The Spike missile is said to cost 5000$ each: http://www.uasvision.com/wp-content/uploads/2017/02/spike_pooley.jpg

Remember of course that a tomahawk missile has utility that a battleship shell just doesn’t have. The range of the missiles allows them to support operations far from the coast line. For example right before the war began in Iraq the government found out that there was a meeting of all the top bath party leadership in their headquarters. So they launched a few tomahawks at it including one which landed on the room they were all meeting in. No big gun ever built could have hit a building in Baghdad from the Persian gulf.

Also the faster and farther away you can blow up enemy ships the fewer repairs are required on your ships.

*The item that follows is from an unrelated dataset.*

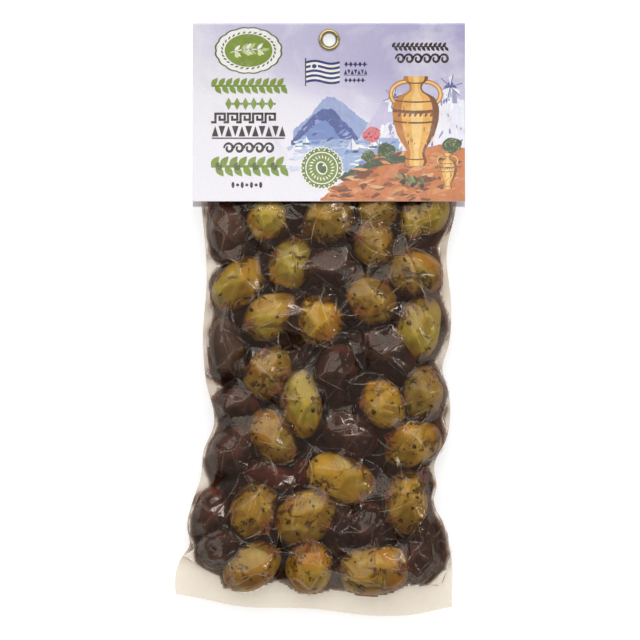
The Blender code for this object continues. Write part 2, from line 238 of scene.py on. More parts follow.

I think we’ve moved back to the WWI model. Attacking an enemy’s production in a major war will be off the table due to nuclear weapons.

Suppose the United States and China fought each other in Korea or the United States and Russia fought each other in Poland. There would be a lot of attacks against enemy forces in the theater. But both sides would refrain from attacking production facilities back inside the enemy country itself. If we bombed cities in Russia or China or they bombed cities in America, there would be a huge risk of the war going nuclear in response even if the initial attacks were conventional. And neither side wants to risk that.

Total wars no longer happen for world powers. World powers fight each other or fight lesser powers in regional wars. And if they lose the regional war, they accept the defeat rather than taking the risk of elevating to a general war.

I think the answer is “depends”. If you are fighting other modern main battle tanks, going with fast cheap tanks would result in a situation similar to what the allies faced in WWII pitting their Shermans against German Tiger tanks. Lots of lost tanks and crews. If you’re fighting a less capable military, cheaper vehicles like the Stryker personal carrier or Humvees armed with TOW missiles would probably be fine.